心のブロッキングについて
傾聴のポイント
傾聴という言葉はよく使われていますね。でも、人の話を本当に受け止めて、聴くのは非常に難しいことです。
聞いているつもりでも、どうしても自分の意見を言ったりしてしまうこともあります。
また、相手の意見を否定したり、全然違う聞き取り方をしてしまったりもしています。
さらには、その日の自分の状況によって、聴き取り方の程度も大きく変わるでしょう。
カウンセリングでも、基本的な技法のひとつに、
「オウム返し」(相手の言葉を、その通りに返す)というものがあります。
でも、簡単そうで、やってみると意外に出来ないものです。
例えば、営業マンの一人が、意気揚々と会社に戻り、上司に向かって「やりました!今度の案件、予定通りOKもらえました」と報告に来ています。あなたなら、どう返しますか?

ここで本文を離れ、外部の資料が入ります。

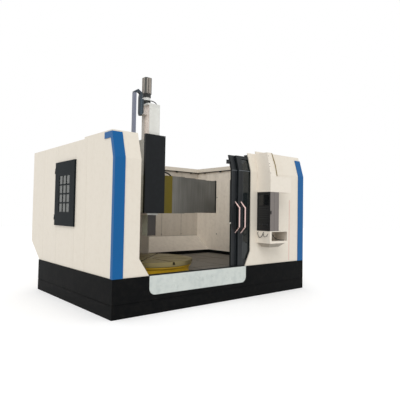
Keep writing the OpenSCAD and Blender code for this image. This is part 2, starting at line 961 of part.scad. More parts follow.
module tool_block() {
    color("#3a3836") translate([table_x, ram_y + ram_d / 2, (tool_low + ram_low) / 2])
        cube([tool_w, tool_w, ram_low - tool_low], center = true);
}

// Section of the motor's body: a square with bevelled corners and grooves
module motor_outline() {
    half = motor_w / 2;
    flat = half - motor_bevel;
    difference() {
        polygon([[-half, -flat], [-flat, -half], [flat, -half], [half, -flat],
                 [half, flat], [flat, half], [-flat, half], [-half, flat]]);
        for (turn = [0:90:270], k = [0:groove_n - 1]) rotate(turn)
            translate([half - groove_d, (k - (groove_n - 1) / 2) * 2.6 * groove_w])
                square([2 * groove_d, groove_w], center = false);
    }
}

// Servo motor on its plate, adapter, collar and flange
module servo_motor() {
    x = motor_x - motor_w / 2;
    y = motor_y - motor_w / 2;
    neck_z = top_plate + adapter_h;
    translate([0, 0, ram_top]) {
        color("#d8d8d2") block(x, ram_y, 0, ram_x + ram_w - x, y + motor_w - ram_y, top_plate);
        translate([motor_x, motor_y, 0]) {
            color("#26282a") translate([0, 0, top_plate]) cylinder(r = motor_w / 2, h = adapter_h);
            color("#d8d8d2") translate([0, 0, neck_z]) cylinder(r = motor_w / 2 - 8, h = neck_h);
            color("#26282a") translate([0, 0, neck_z + neck_h])
                cylinder(r = motor_w / 2 + 4, h = flange_h, $fn = 8);
            color("#4a4a46") translate([0, 0, neck_z + neck_h + flange_h])
                linear_extrude(motor_h) motor_outline();
        }
    }
}

// Cable chain: an angular loop from inside the post to a strip and a duct on the ram
module cable_chain() {
    y = post_y + (post_d - chain_w) / 2;
    turn_x = chain_x + chain_r;
    free_x = turn_x + chain_r - chain_h / 2;
    strip_x = free_x + chain_h;
    out = chain_r + chain_h / 2;
    in = chain_r - chain_h / 2;
    color("#2c3a44") {
        along_y(y, chain_w) translate([turn_x, 0]) polygon([
            [-out, chain_low], [-out, loop_z + out / 2], [0, loop_z + out * 1.15],
            [out, loop_z + out / 2], [out, chain_end], [in, chain_end],
            [in - end_wide, chain_end + chain_h], [in - end_wide, loop_z - chain_h],
            [in, loop_z + in / 2], [0, loop_z + in * 1.15], [-in, loop_z + in / 2],
            [-in, chain_low]
        ]);
        block(strip_x, y, chain_end + strip_t, strip_t, chain_w,
              loop_z - chain_r - chain_end - strip_t);
        block(strip_x, y, chain_end + strip_t, ram_x - strip_x, ram_y + ram_d - y, plate_t);
        block(ram_x - duct_w, ram_y + ram_d - duct_d, duct_low, duct_w, duct_d,
              chain_end + duct_over + strip_t - duct_low);
    }
}

// Tall riser from the arm up to the roof line, narrower at its top
module panel_riser() {
    color("#d8d2c4") intersection() {
        along_y(panel_y, front_y + lean - panel_y) polygon([
            [panel_x, arm_top], [panel_x + riser_low_w, arm_top],
            [panel_x + riser_top_w, riser_top], [panel_x, riser_top]
        ]);
        along_x(panel_x, riser_low_w) polygon([
            [panel_y, arm_top], [panel_y + riser_back, riser_top],
            [front_y + lean_at(riser_top) - seat_gap, riser_top],
            [front_y - seat_gap, bend_z], [front_y - seat_gap, arm_top]
        ]);
    }
}

module panel_arm() {
    color("#d8d2c4") block(panel_x, panel_y, arm_low, arm_w, front_y - panel_y, arm_h);
}

// Pendant with a dark screen side and a grey front, hung from the arm
module operator_panel() {
    color("#26282a") block(panel_x, panel_y, pendant_low, pendant_w, front_y - panel_y,
                           arm_low - pendant_low);
}

// Open-fronted shelf box under the pendant, on a tray with a sloped underside
module keyboard_shelf() {
    low = shelf_low - tray_h;
    slope = 100;
    edge = 20;
    color("#d8d2c4") {
        difference() {
            block(panel_x, panel_y, shelf_low, shelf_w, front_y - panel_y, shelf_h);
            block(panel_x + mouth_in, panel_y - 1, shelf_low + shelf_t,
                  shelf_w - mouth_in - shelf_t, front_y - panel_y - shelf_t,
                  shelf_h - 2 * shelf_t);
        }
        block(panel_x, panel_y, low, shelf_w, front_y - panel_y, tray_h);
        intersection() {
            along_x(panel_x, shelf_w) polygon([
                [panel_y + edge, low], [panel_y + edge + slope, low - tray_drop],
                [front_y, low - tray_drop], [front_y, low]
            ]);
            along_y(panel_y, front_y - panel_y) polygon([
                [panel_x + edge, low], [panel_x + edge + slope, low - tray_drop],
                [panel_x + shelf_w - edge - slope, low - tray_drop],
                [panel_x + shelf_w - edge, low]
            ]);
        }
    }
}

base_plinth();
skirt_front();
skirt_rear();
side_skirts();
chip_deck();
apron_plate();
left_front_panel();
right_front_panel();
left_side_panels();
hatch_surround();
right_side_panel();
rear_slope();
rear_panel_left();
rear_panel_middle();
rear_panel_right();
top_rails();
left_corner_trim();
right_corner_trim();
hatch_hinges();
door_rail();
door_guide();
table_base();
column();
column_sheets();
cross_beam();
beam_end_plates();
cover_right_4();
cover_left_4();
panel_riser();
panel_arm();
operator_panel();
keyboard_shelf();
table_disc();
table_face();
saddle_plate();
ram_tower();
ram_guides();
ram_cover();
chain_post();
cover_right_1();
cover_left_1();
cover_right_2();
cover_right_3();
cover_left_2();
cover_left_3();
ram_column();
tool_block();
servo_motor();
cable_chain();
inner_door_frame();
inner_door_glass();
inner_door_handle();
outer_door_frame();
outer_door_glass();
outer_door_handle();
hatch_leaf();
hatch_glass();
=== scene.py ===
"""Looks of a CNC vertical lathe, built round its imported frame.

Lengths are in metres. X runs to the right along the front, Y to the rear and Z up.
"""

import math

import bpy
import numpy as np
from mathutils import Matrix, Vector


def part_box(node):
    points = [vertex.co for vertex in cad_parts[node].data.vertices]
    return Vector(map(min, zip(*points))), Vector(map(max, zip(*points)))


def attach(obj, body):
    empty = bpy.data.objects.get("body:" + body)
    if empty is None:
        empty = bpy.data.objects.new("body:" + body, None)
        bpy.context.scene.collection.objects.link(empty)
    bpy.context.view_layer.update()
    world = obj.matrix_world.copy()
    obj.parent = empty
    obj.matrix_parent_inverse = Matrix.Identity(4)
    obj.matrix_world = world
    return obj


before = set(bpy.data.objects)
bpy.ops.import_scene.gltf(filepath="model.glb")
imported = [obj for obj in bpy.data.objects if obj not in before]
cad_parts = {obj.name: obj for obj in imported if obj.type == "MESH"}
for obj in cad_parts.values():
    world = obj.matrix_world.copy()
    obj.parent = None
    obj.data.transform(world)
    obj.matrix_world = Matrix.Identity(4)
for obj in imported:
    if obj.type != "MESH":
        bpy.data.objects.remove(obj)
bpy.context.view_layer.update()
scene = bpy.context.scene
scene.view_settings.view_transform = "Standard"

# The view: it looks from before the machine's left corner, at a standing eye's height.
# The shift only brings the machine to its place in a picture of 400 by 400 pixels.
EYE = (-4.8039, -6.5953, 1.4860)
YAW = math.radians(41.079)
PITCH = math.radians(2.195)
ROLL = math.radians(0.921)
FOCAL_PX = 416.30
CENTRE_PX = (213.03, 196.14)
FRAME_PX = 400
SENSOR_MM = 36


def camera_axes(yaw, pitch, roll):
    """Columns of the camera's turn: right, up and back, from its heading and its roll."""
    ahead = np.array([math.sin(yaw) * math.cos(pitch), math.cos(yaw) * math.cos(pitch), math.sin(pitch)])
    right = np.array([math.cos(yaw), -math.sin(yaw), 0.0])
    up = np.cross(right, ahead)
    tilted_right = right * math.cos(roll) + up * math.sin(roll)
    tilted_up = up * math.cos(roll) - right * math.sin(roll)
    return np.column_stack([tilted_right, tilted_up, -ahead])


camera = bpy.data.objects.new("camera", bpy.data.cameras.new("camera"))
camera.data.sensor_width = SENSOR_MM
camera.data.lens = SENSOR_MM * FOCAL_PX / FRAME_PX
camera.data.shift_x = (FRAME_PX / 2 - CENTRE_PX[0]) / FRAME_PX
camera.data.shift_y = (CENTRE_PX[1] - FRAME_PX / 2) / FRAME_PX
stand = np.eye(4)
stand[:3, :3] = camera_axes(YAW, PITCH, ROLL)
stand[:3, 3] = EYE
camera.matrix_world = stand.T.tolist()
scene.collection.objects.link(camera)
scene.camera = camera


# The stage: a plain pale floor under a white sky, with one broad soft lamp high on the
# left. Sky and floor are paler to the camera than the light that they give.
SKY_LEVEL = 0.74
LAMP_LEVEL = 1.2
LAMP_SPREAD = math.radians(40)
LAMP_TURN = (math.radians(46), 0, math.radians(-41))
FLOOR_HALF = 30
FLOOR_GREY = 0.93
FLOOR_GLOW = 0.16
WHITE = (1, 1, 1, 1)


def add(tree, kind, inputs=None, **settings):
    """Add a node with its settings; an input is a value or the output that feeds it."""
    made = tree.nodes.new(kind)
    for name, value in settings.items():
        setattr(made, name, value)
    for name, value in (inputs or {}).items():
        if isinstance(value, bpy.types.NodeSocket):
            tree.links.new(value, made.inputs[name])
        else:
            made.inputs[name].default_value = value
    return made


world = bpy.data.worlds.new("white_sky")
scene.world = world
world.use_nodes = True
sky = world.node_tree
sky.nodes.clear()
rays = add(sky, "ShaderNodeLightPath").outputs
seen = add(sky, "ShaderNodeMath", {0: rays["Is Camera Ray"], 1: rays["Is Glossy Ray"]}, operation="MAXIMUM")
seen = add(sky, "ShaderNodeMath", {0: seen.outputs[0], 1: rays["Is Transmission Ray"]}, operation="MAXIMUM")
lit = add(sky, "ShaderNodeBackground", {"Color": WHITE, "Strength": SKY_LEVEL})
white = add(sky, "ShaderNodeBackground", {"Color": WHITE, "Strength": 1.0})
both = add(sky, "ShaderNodeMixShader", {0: seen.outputs[0], 1: lit.outputs[0], 2: white.outputs[0]})
add(sky, "ShaderNodeOutputWorld", {"Surface": both.outputs[0]})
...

一般的には、「よくやった」とか、「そうおもっていたよ」などというような返事が多いのではないでしょうか。
でも、よく考えてみると、この二つは、どちらかというと、自分の意見を上から目線で、、相手に伝えている感じもします。「よくやった」自体が悪いというわけではありません。
あくまでも、オウム返しという視点からすると、ずれているという事に意識を向けてください。
教科書通りだと、「今回の案件、予定通りOKもらえたのですね」と受け止めてからの、「よくやった」の方が、より効果的だということです。
日常会話でも、こういうことがままあります。この微妙な感覚差が、人間関係をゆがめ、しいてはハラスメントなどにつながっているケースも多くあるように思えます。
私たちの脳や心にある、
様々な「思い込み」が何かしらの「ブロッキング」をしてしまうのです。
主体が自分になっていたり、勝手に様々な解釈や憶測をしたりしてしまいがちです。
私自身も、話すことに夢中になると、ついつい話過ぎてしまうことが良くあります。
気を付けてはいても、なかなかその場での修正は難しいですね。
大事なのは、
目の前にいる「相手の、今、ここ」の気持ちにフォーカスする
事です。
相手も、混乱していることが多いので、そういう場合には、
自分が冷静になって、相手の気持ちを整理するための、補助をするという形が理想です。
まずは、自分自身が落ち着いて、心身ともに冷静に相手と向かい合えるかどうかにかかっています。
武道でも、同じですが、心が乱れていると、それ自体が「スキ」を生み、勝負に勝てなくなります。
「無心」で向き合うことが求められます。
心身をニュートラにして、「思い込み」なく、無邪気な心で向かい合うことを大事にしたいですね。